Your task is to output the entries below word for word.

Raw records:
__________

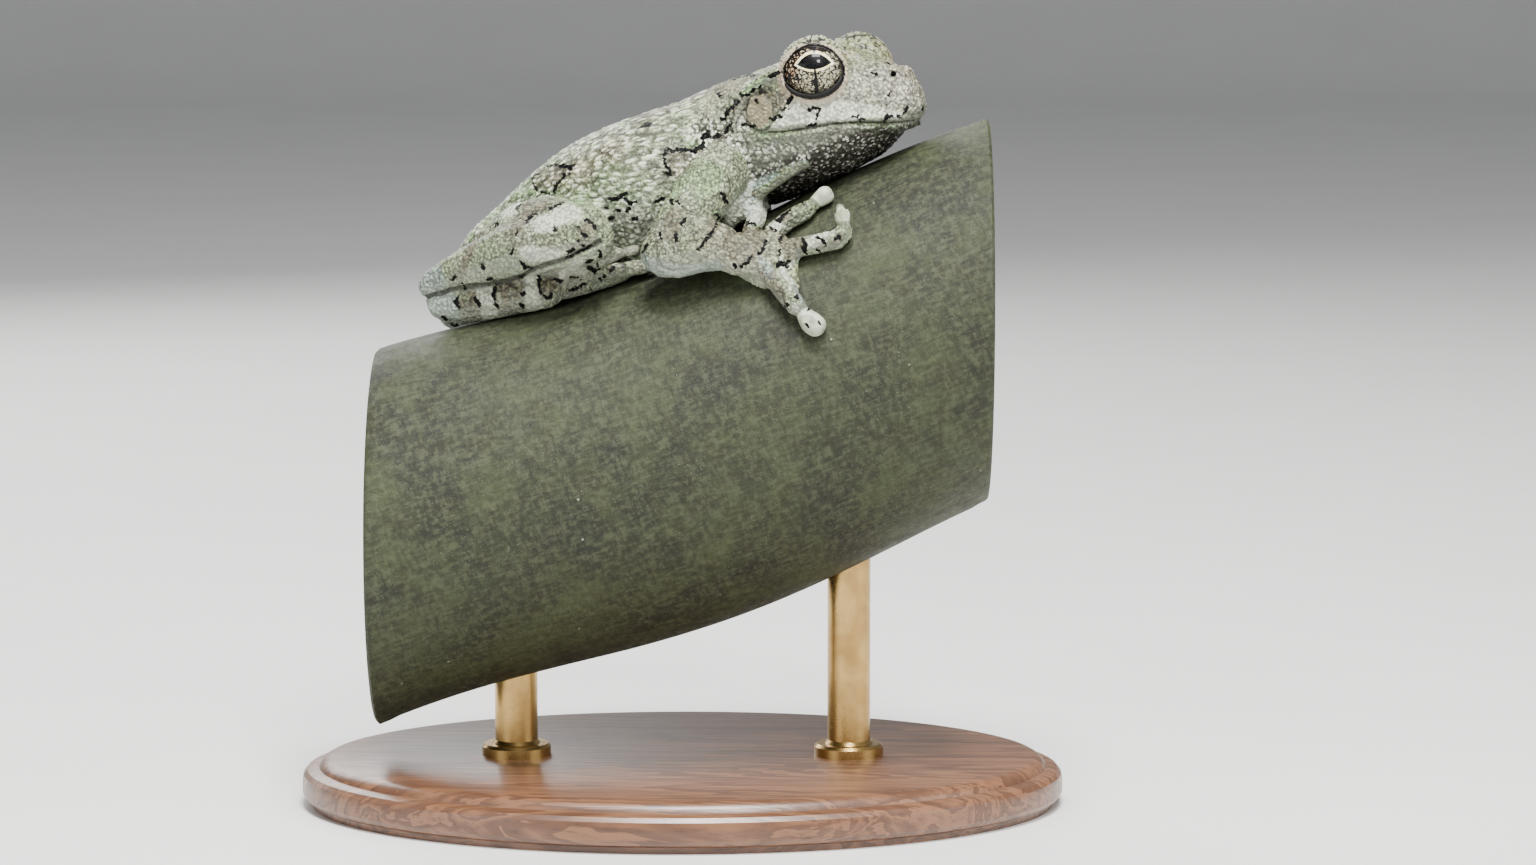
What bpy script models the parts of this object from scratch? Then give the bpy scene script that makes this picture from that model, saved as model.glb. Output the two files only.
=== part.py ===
# A gray treefrog at life size, crouched on a short cut length of a smooth limb,
# which two rods hold over a flat oval base. The frog faces +X and a little
# towards -Y. The origin is the centre of the underside of the base.
# All sizes are in millimetres, and a mesh is scaled to metres as it is made.

import math

import bmesh
import bpy
from mathutils import Matrix, Vector

MM = 0.001
GAP = 0.3               # kept between neighbours that touch
EYE_GAP = 0.2           # kept between an eyeball and its socket
FLAT_ANGLE = math.radians(0.7)

# The limb: it rises to the right, and sways gently along its length.
LIMB_RADIUS = 15.0
LIMB_RISE = math.radians(20.4)
LIMB_TOP_HEIGHT = 47.2  # of its top line above the floor, at the middle
LIMB_HALF_LENGTH = 25.5
LIMB_SWAY = 1.0
LIMB_SWAY_START = 8.0
LIMB_SWAY_REACH = 9.0
LIMB_SIDES = 28
LIMB_RINGS = 18

# The stand.
BASE_LENGTH = 64.0
BASE_WIDTH = 46.0
BASE_THICKNESS = 4.0
BASE_BEVEL = 0.8
ROD_RADIUS = 1.8
ROD_PLACES = {"stand_rod_rear": -14.0, "stand_rod_front": 14.0}

# The head: its own frame has +X to the snout tip, +Y to the frog's left, and its
# origin in the middle between the corners of the mouth.
HEAD_PLACE = Vector((12.33, 1.8, 5.54))
HEAD_YAW = math.radians(-21.0)
HEAD_PITCH = math.radians(4.0)
NECK_CUT = -3.4
EYE_RADIUS = 2.7
EYE_PLACE = (3.85, 5.1, 4.6)
EYE_FORWARD = math.radians(18.0)
EYE_UP = math.radians(12.0)
LID_THICKNESS = 0.4
LID_OPENING = (3.3, 2.9)
NOSTRIL_PLACE = (9.55, 1.45, 4.2)
NOSTRIL_RADIUS = 0.27
EAR_PLACE = (-0.45, 7.15, 1.75)
EAR_RADIUS = 1.15
LIP_RADIUS = 0.3

# How far the frog's plane of symmetry leans away from the camera about the
# limb's axis, at the hips and at the shoulders.
HIP_LEAN = math.radians(12.4)
SHOULDER_LEAN = math.radians(8.0)
TRUNK_ROLL = math.radians(8.0)
TRUNK_YAW = math.radians(-6.2)

SKIN_PALE = (0.62, 0.60, 0.50, 1.0)
SKIN_THROAT = (0.33, 0.30, 0.25, 1.0)
EYE_SILVER = (0.55, 0.50, 0.40, 1.0)
BARK_OLIVE = (0.16, 0.18, 0.11, 1.0)
BASE_WALNUT = (0.12, 0.07, 0.04, 1.0)
ROD_BRASS = (0.62, 0.48, 0.25, 1.0)


# Points and rows


def limb_axis(x):
    sway = LIMB_SWAY * math.sin((x - LIMB_SWAY_START) / LIMB_SWAY_REACH)
    return sway - LIMB_RADIUS


# A point on the bark: how far along the limb, how far round from its top line
# towards -Y, and how high above the bark.
def on_bark(along, girth, height):
    angle = girth / LIMB_RADIUS
    reach = LIMB_RADIUS + height
    return (along, -reach * math.sin(angle), limb_axis(along) + reach * math.cos(angle))


def away_from_bark(point):
    return Vector((0.0, point.y, point.z - limb_axis(point.x))).normalized()


def upward(point):
    return Vector((0.0, 0.0, 1.0))


# The same row on the frog's other side, mirrored in a plane through the limb's
# axis that leans away from -Y.
def mirrored(row, lean):
    x, y, z = row[:3]
    high = z - limb_axis(x)
    across = y * math.cos(lean) - high * math.sin(lean)
    y -= 2.0 * across * math.cos(lean)
    high += 2.0 * across * math.sin(lean)
    return (x, y, high + limb_axis(x)) + tuple(row[3:])


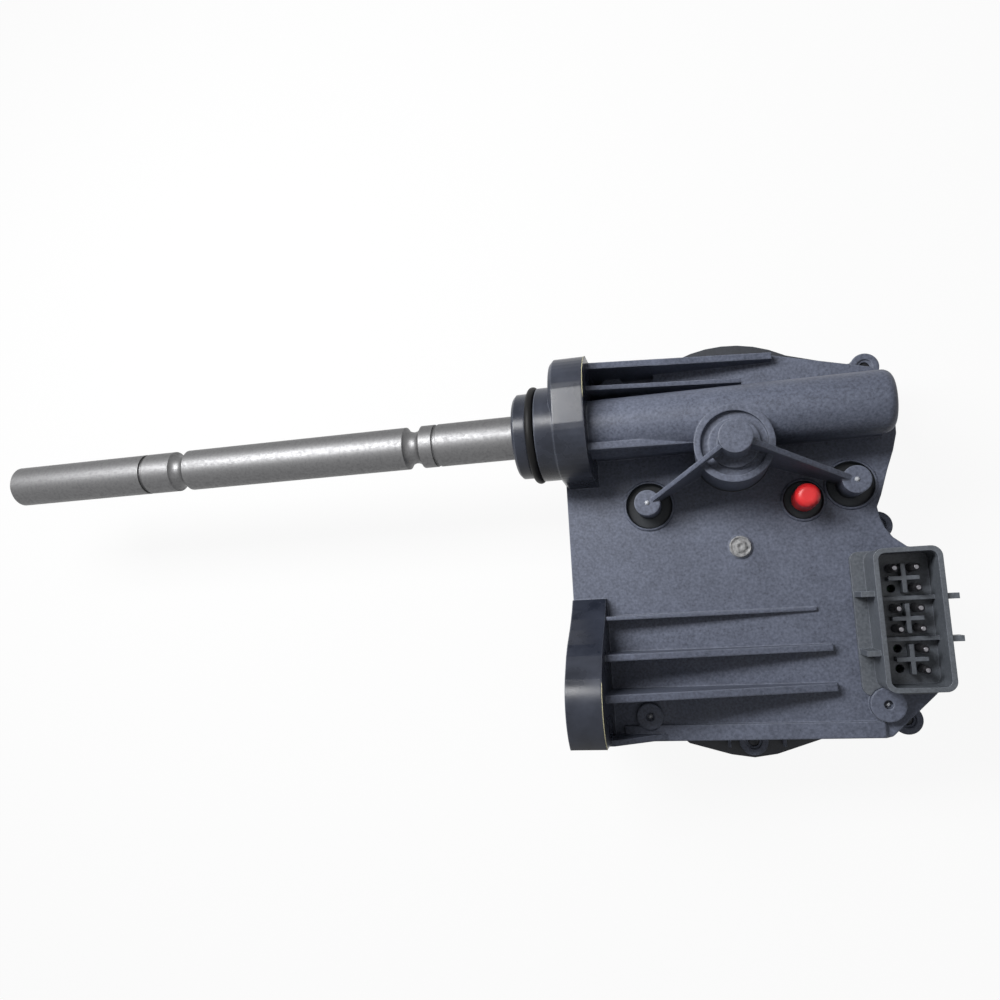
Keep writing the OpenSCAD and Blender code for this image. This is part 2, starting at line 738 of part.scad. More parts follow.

__________

Result below:
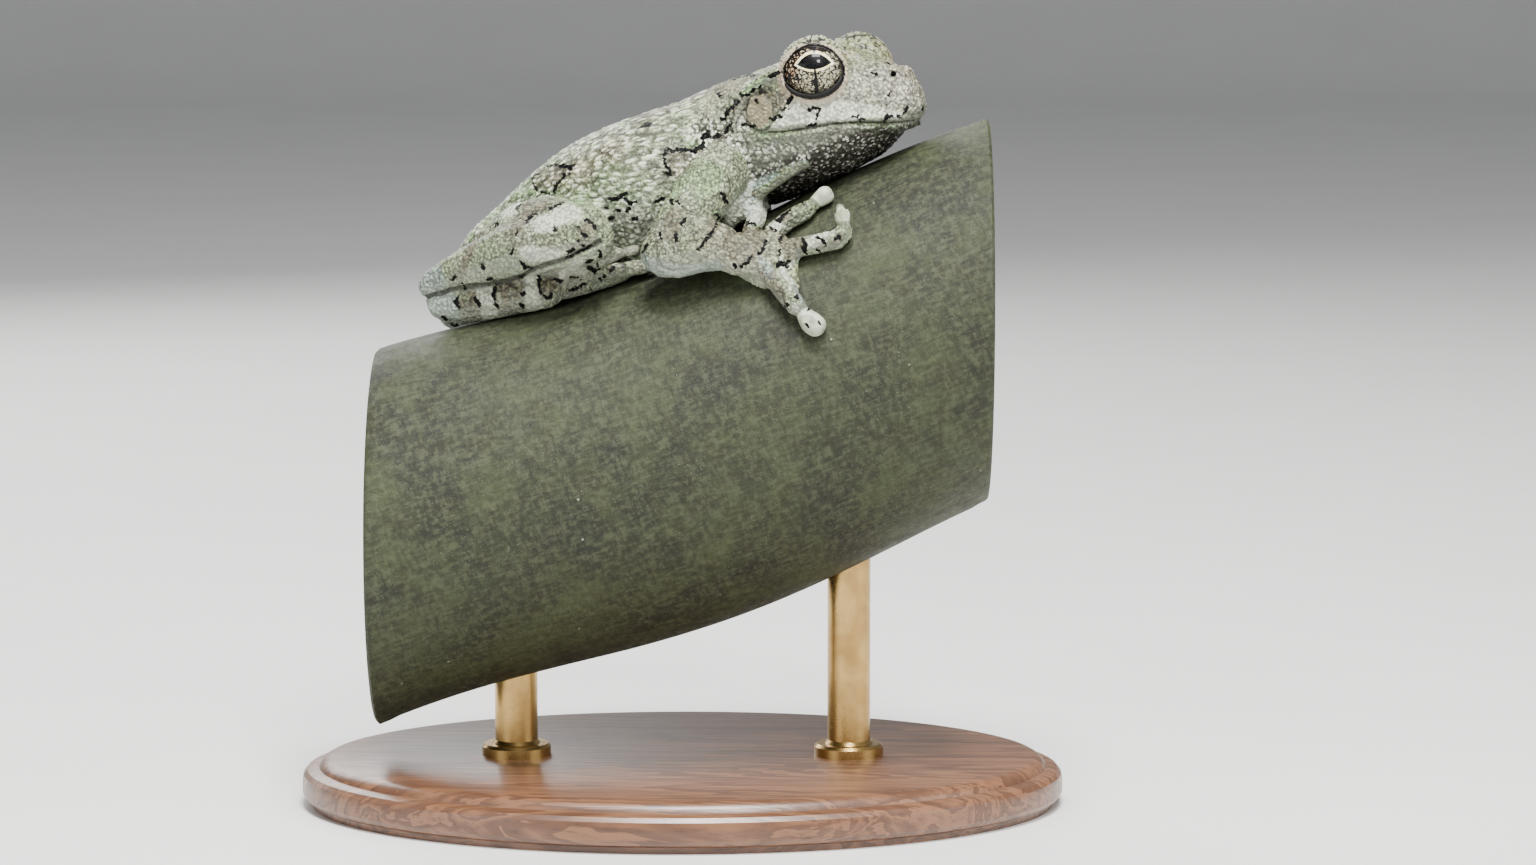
What bpy script models the parts of this object from scratch? Then give the bpy scene script that makes this picture from that model, saved as model.glb. Output the two files only.
=== part.py ===
# A gray treefrog at life size, crouched on a short cut length of a smooth limb,
# which two rods hold over a flat oval base. The frog faces +X and a little
# towards -Y. The origin is the centre of the underside of the base.
# All sizes are in millimetres, and a mesh is scaled to metres as it is made.

import math

import bmesh
import bpy
from mathutils import Matrix, Vector

MM = 0.001
GAP = 0.3               # kept between neighbours that touch
EYE_GAP = 0.2           # kept between an eyeball and its socket
FLAT_ANGLE = math.radians(0.7)

# The limb: it rises to the right, and sways gently along its length.
LIMB_RADIUS = 15.0
LIMB_RISE = math.radians(20.4)
LIMB_TOP_HEIGHT = 47.2  # of its top line above the floor, at the middle
LIMB_HALF_LENGTH = 25.5
LIMB_SWAY = 1.0
LIMB_SWAY_START = 8.0
LIMB_SWAY_REACH = 9.0
LIMB_SIDES = 28
LIMB_RINGS = 18

# The stand.
BASE_LENGTH = 64.0
BASE_WIDTH = 46.0
BASE_THICKNESS = 4.0
BASE_BEVEL = 0.8
ROD_RADIUS = 1.8
ROD_PLACES = {"stand_rod_rear": -14.0, "stand_rod_front": 14.0}

# The head: its own frame has +X to the snout tip, +Y to the frog's left, and its
# origin in the middle between the corners of the mouth.
HEAD_PLACE = Vector((12.33, 1.8, 5.54))
HEAD_YAW = math.radians(-21.0)
HEAD_PITCH = math.radians(4.0)
NECK_CUT = -3.4
EYE_RADIUS = 2.7
EYE_PLACE = (3.85, 5.1, 4.6)
EYE_FORWARD = math.radians(18.0)
EYE_UP = math.radians(12.0)
LID_THICKNESS = 0.4
LID_OPENING = (3.3, 2.9)
NOSTRIL_PLACE = (9.55, 1.45, 4.2)
NOSTRIL_RADIUS = 0.27
EAR_PLACE = (-0.45, 7.15, 1.75)
EAR_RADIUS = 1.15
LIP_RADIUS = 0.3

# How far the frog's plane of symmetry leans away from the camera about the
# limb's axis, at the hips and at the shoulders.
HIP_LEAN = math.radians(12.4)
SHOULDER_LEAN = math.radians(8.0)
TRUNK_ROLL = math.radians(8.0)
TRUNK_YAW = math.radians(-6.2)

SKIN_PALE = (0.62, 0.60, 0.50, 1.0)
SKIN_THROAT = (0.33, 0.30, 0.25, 1.0)
EYE_SILVER = (0.55, 0.50, 0.40, 1.0)
BARK_OLIVE = (0.16, 0.18, 0.11, 1.0)
BASE_WALNUT = (0.12, 0.07, 0.04, 1.0)
ROD_BRASS = (0.62, 0.48, 0.25, 1.0)


# Points and rows


def limb_axis(x):
    sway = LIMB_SWAY * math.sin((x - LIMB_SWAY_START) / LIMB_SWAY_REACH)
    return sway - LIMB_RADIUS


# A point on the bark: how far along the limb, how far round from its top line
# towards -Y, and how high above the bark.
def on_bark(along, girth, height):
    angle = girth / LIMB_RADIUS
    reach = LIMB_RADIUS + height
    return (along, -reach * math.sin(angle), limb_axis(along) + reach * math.cos(angle))


def away_from_bark(point):
    return Vector((0.0, point.y, point.z - limb_axis(point.x))).normalized()


def upward(point):
    return Vector((0.0, 0.0, 1.0))


# The same row on the frog's other side, mirrored in a plane through the limb's
# axis that leans away from -Y.
def mirrored(row, lean):
    x, y, z = row[:3]
    high = z - limb_axis(x)
    across = y * math.cos(lean) - high * math.sin(lean)
    y -= 2.0 * across * math.cos(lean)
    high += 2.0 * across * math.sin(lean)
    return (x, y, high + limb_axis(x)) + tuple(row[3:])


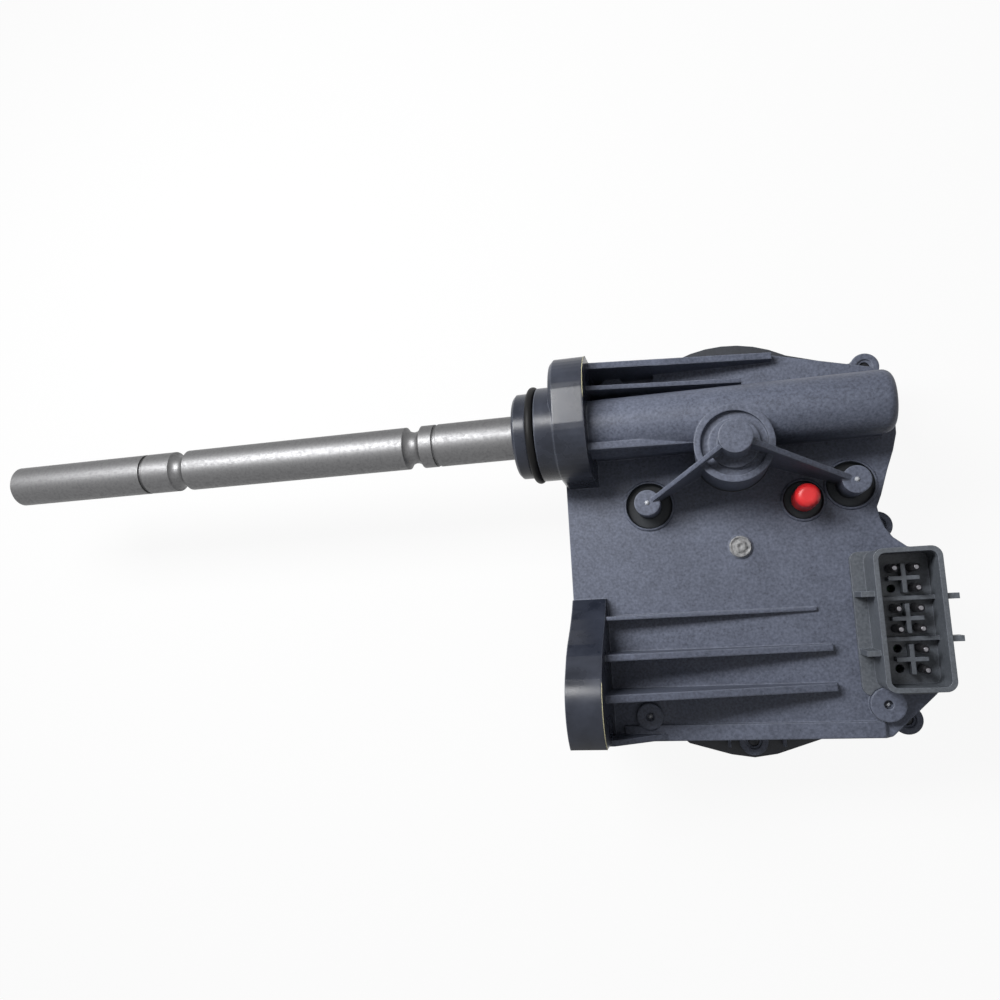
Keep writing the OpenSCAD and Blender code for this image. This is part 2, starting at line 738 of part.scad. More parts follow.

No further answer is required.